Fördern oder überwachen?
Wie nah Förderung und Überwachung beieinander liegen können, verdeutlichte sie anhand zweier plastischer Beispiele: In den USA wird mit der „School of one“ KI erfolgreich eingesetzt, um Schüler/-innen basierend auf ihren jeweiligen Fähigkeiten und Lernergebnissen täglich einen individualisierten Lern- und Übungsplan zur Verfügung zu stellen. Durch den Einsatz der KI wurden die Lernerfolge stark verbessert. Auch in China sei der Einsatz Künstlicher Intelligenz im Klassenzimmer verbreitet. Durch die Aufzeichnung des Unterrichts mit Kameras könne z.B. sehr genau ausgewertet werden, wie aufmerksam die einzelnen Schüler/-innen den Unterricht verfolgen, an welchen Stellen Verständnisschwierigkeiten vorliegen etc. Die Schlussfolgerungen zögen die Lehrkräfte.
Wie also umgehen mit den Versprechen, Benefits und Risiken Künstlicher Intelligenz und Digitalisierung? Dieser Frage stellten sich die Jugendlichen in den folgenden drei Tagen in fünf sogenannten „Dicussion-Hubs“. Diese legten den Brennpunkt jeweils auf einen Teilaspekt:
- HUB 1: Don´t be evil – Welche ethischen Prinzipien brauchen KI
- HUB 2: Open Data & Machine-Learning
- HUB 3: KI, unsere Daten & Du [Big Data]

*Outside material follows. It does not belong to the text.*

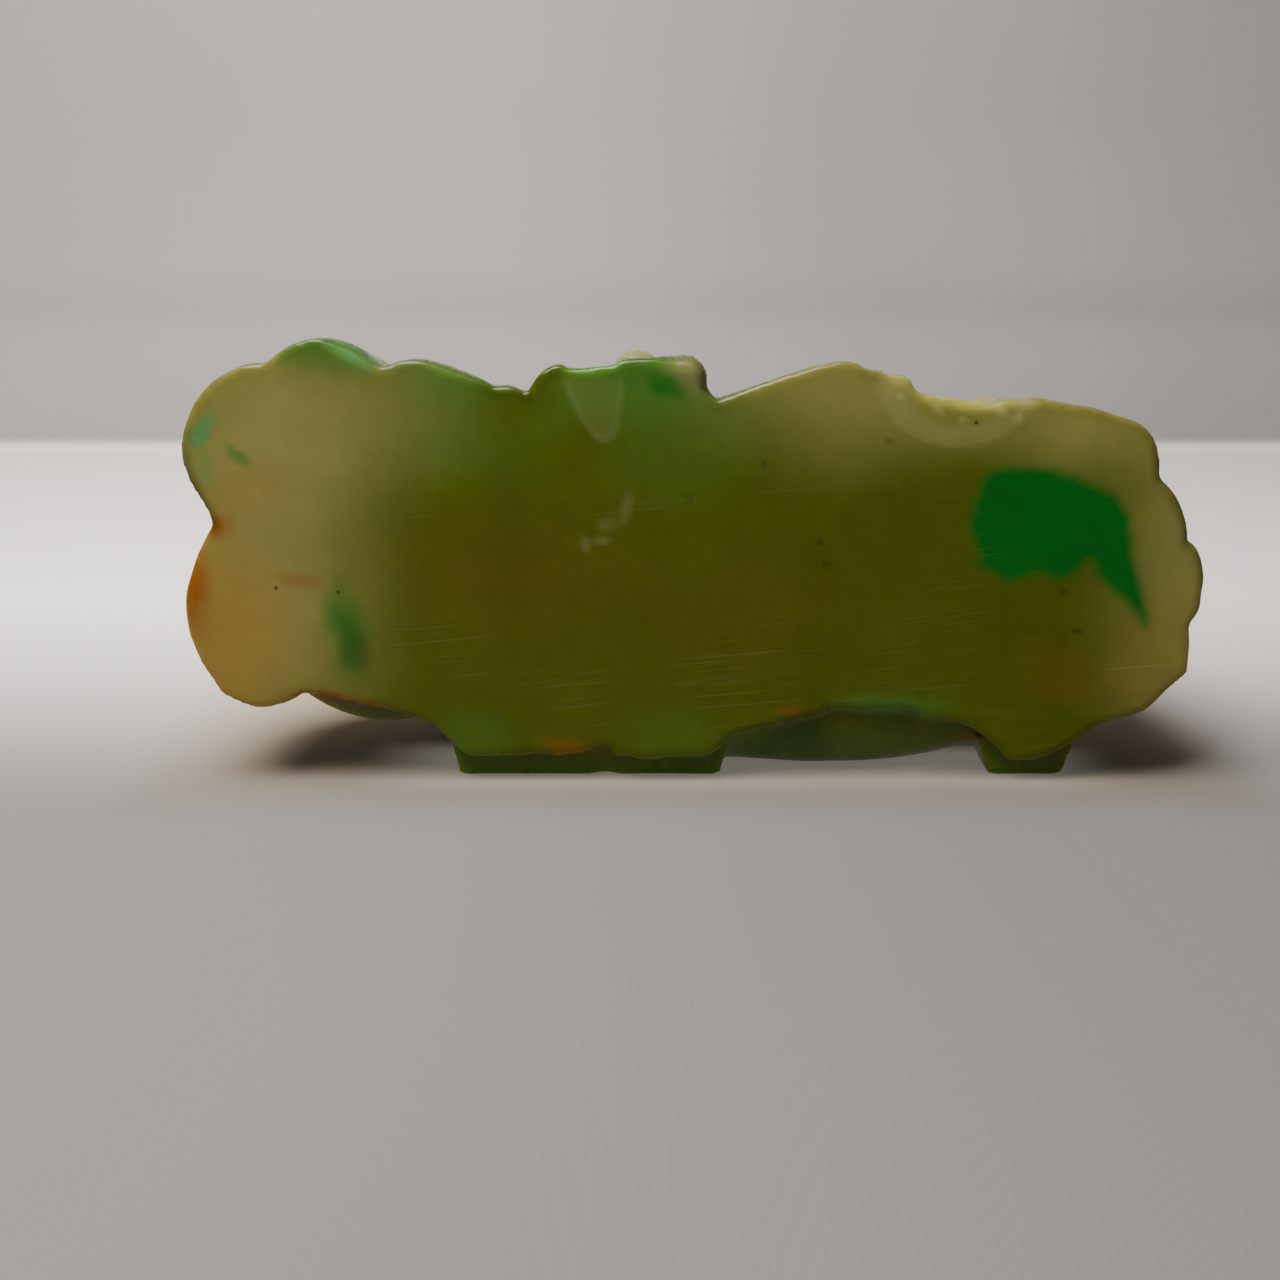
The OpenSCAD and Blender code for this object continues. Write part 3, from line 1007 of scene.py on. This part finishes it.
def cloth_material():
    """Pale finely ribbed cloth."""
    made = bpy.data.materials.new("pale_cloth")
    made.use_nodes = True
    tree = made.node_tree
    shader = tree.nodes["Principled BSDF"]
    place = tree.nodes.new("ShaderNodeTexCoord").outputs["Object"]
    parts = tree.nodes.new("ShaderNodeSeparateXYZ")
    tree.links.new(place, parts.inputs[0])
    tree.links.new(cloth_shade(tree, place, parts), shader.inputs["Base Color"])
    ribs = node_with(tree, "ShaderNodeTexWave", scale=480.0, distortion=1.2, detail=2.0)
    tree.links.new(place, ribs.inputs["Vector"])
    bump = node_with(tree, "ShaderNodeBump", strength=0.25, distance=0.00005)
    tree.links.new(ribs.outputs["Fac"], bump.inputs["Height"])
    tree.links.new(bump.outputs[0], shader.inputs["Normal"])
    shader.inputs["Roughness"].default_value = 0.85
    # Painted light: the cloth glows by its own emission in front of the feet.
    shader.inputs["Emission Color"].default_value = FRONT_GLOW_COLOR
    tree.links.new(front_glow(tree, parts), shader.inputs["Emission Strength"])
    return made


# The cloth turns up into the backdrop at this Y, round a tight fold.
FOLD_Y = 0.19
FOLD_RADIUS = 0.005
FOLD_STEPS = 6
CLOTH_FRONT = -1.6
CLOTH_HALF_WIDTH = 1.6
# The hanging cloth's loose folds: how far behind FOLD_Y it hangs, and at what height.
HANGING = [(0.008, 0.022), (0.012, 0.028), (0.013, 0.033), (0.0125, 0.038), (0.014, 0.044),
           (0.020, 0.07), (0.020, 0.08), (0.03, 0.2), (0.05, 0.9)]


def cloth_stage():
    """A floor that folds up into a backdrop behind the object."""
    profile = [(CLOTH_FRONT, 0), (-0.6, 0), (0.0, 0), (FOLD_Y - 0.03, 0)]
    for i in range(FOLD_STEPS + 1):
        a = math.pi / 2 * i / FOLD_STEPS
        profile.append((FOLD_Y - FOLD_RADIUS + FOLD_RADIUS * math.sin(a),
                        FOLD_RADIUS - FOLD_RADIUS * math.cos(a)))
    profile += [(FOLD_Y + back, up) for back, up in HANGING]
    mesh = bpy.data.meshes.new("cloth")
    points = [(side * CLOTH_HALF_WIDTH, y, z) for y, z in profile for side in (-1, 1)]
    faces = [(2 * i, 2 * i + 1, 2 * i + 3, 2 * i + 2) for i in range(len(profile) - 1)]
    mesh.from_pydata(points, [], faces)
    mesh.shade_smooth()
    mesh.materials.append(cloth_material())
    cloth = bpy.data.objects.new("cloth", mesh)
    bpy.context.scene.collection.objects.link(cloth)


# One broad soft light above and slightly in front of the stone, a little to its left.
TOP_LIGHT_PLACE = (-0.10, -0.06, 0.31)
TOP_LIGHT_TARGET = (0, 0.02, 0)
TOP_LIGHT_SIDE = 0.20
TOP_LIGHT_WATTS = 2.75
TOP_LIGHT_COLOR = (1.0, 0.985, 0.965)
WORLD_COLOR = (1.0, 0.975, 0.96, 1)


def top_light():
    """The light that draws the soft shadows beside the stone."""
    light = bpy.data.lights.new("tent_top", "AREA")
    light.shape = "RECTANGLE"
    light.size = TOP_LIGHT_SIDE
    light.size_y = TOP_LIGHT_SIDE
    light.energy = TOP_LIGHT_WATTS
    light.color = TOP_LIGHT_COLOR
    made = bpy.data.objects.new("tent_top", light)
    made.location = TOP_LIGHT_PLACE
    direction = Vector(TOP_LIGHT_TARGET) - Vector(TOP_LIGHT_PLACE)
    made.rotation_euler = direction.to_track_quat("-Z", "Y").to_euler()
    bpy.context.scene.collection.objects.link(made)


def tent_world():
    """Soft light all round, brighter above and behind the object than on the camera's side."""
    world = bpy.data.worlds.new("tent")
    world.use_nodes = True
    tree = world.node_tree
    way = tree.nodes.new("ShaderNodeSeparateXYZ")
    tree.links.new(tree.nodes.new("ShaderNodeTexCoord").outputs["Generated"], way.inputs[0])
    above = ramp(tree, way.outputs["Z"], 0.0, 0.9, 0.0, 0.16)
    behind = ramp(tree, way.outputs["Y"], -0.3, 0.9, 0.07, 0.18)
    back = tree.nodes["Background"]
    back.inputs["Color"].default_value = WORLD_COLOR
    tree.links.new(math_node(tree, "ADD", above, behind), back.inputs["Strength"])
    bpy.context.scene.world = world


cloth_stage()
top_light()
tent_world()


# ---------------------------------------------------------------- camera

# Metres in front of the ground face, above the floor and along it, and degrees down.
CAMERA_FROM_FACE = 0.1209
CAMERA_HEIGHT = 0.0546
CAMERA_X = -0.0053
CAMERA_PITCH = 18.0
FOCAL_LENGTH = 36.08
lens = bpy.data.cameras.new("camera")
lens.lens = FOCAL_LENGTH
lens.clip_start = 0.005
lens.clip_end = 10
camera = bpy.data.objects.new("camera", lens)
camera.location = (CAMERA_X, FACE_Y * MM - CAMERA_FROM_FACE, CAMERA_HEIGHT)
camera.rotation_euler = (math.radians(90 - CAMERA_PITCH), 0, 0)
bpy.context.scene.collection.objects.link(camera)
bpy.context.scene.camera = camera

- HUB 4: Was bedeutet der Hype um KI für Schulen? – Bildung unter Bedingungen der Digitalität
- HUB 5: Zukunftsnarrative: wie wollen wir mit digitalen Technologien leben?
Food for thought und jede Menge Fakten gaben zwei zusätzliche Impulsreferate. Dr. Thilo Hagendorff, Medienethiker an der Universität Tübingen, sprach über KI-Anwendungen im Alltag. Was zunächst recht trocken klingen mag, wurde sehr schnell anschaulich. Sei es beim Flaschenrückgabeautomaten im Supermarkt, bei der Nutzung eines Sprachassistenten oder automatischen Übersetzungsprogrammen: Dass jede und jeder von uns tagtäglich mit Künstlicher Intelligenz zu tun hat, dürfte vielen Menschen klar sein. Dass Künstliche Intelligenz auch für Vorhersagemodelle verwendet wird – etwa in der sogenannten „vorausschauenden“ Polizeiarbeit, bei Kreditbewertungssystemen oder gar bei Vorhersage, ob eine Schwangerschaft besteht – dürfte weniger Menschen geläufig sein. Die beispielhaft live angewendete Gesichtserkennung informierte das Publikum u.a. über das Alter des Referenten. Doch auch der Gesundheitszustand oder die sexuelle Orientierung einer Person ließen sich durch Gesichtserkennungs-KIs einschätzen, informierte Hagendorff. Ein weiteres praktisches Beispiel machte deutlich, wie auf Knopfdruck Fake-News erstellt werden können. Der automatisch generierte Artikel zum vom Publikum gewählten Thema „Die Welt ist eine Scheibe“ überzeugte zwar nicht jede/-n im Raum von der Richtigkeit der These, ließ aber erahnen, wie schnell vermeintlich gut recherchierte Artikel produziert werden können.
Es braucht nicht viel Phantasie, um zu erkennen, dass dem Nutzen von KI ein erhebliches Risiko von Missbrauch oder Diskriminierung bestimmter Personengruppen durch solche Anwendungen und automatisierte Entscheidungsmodelle entgegensteht.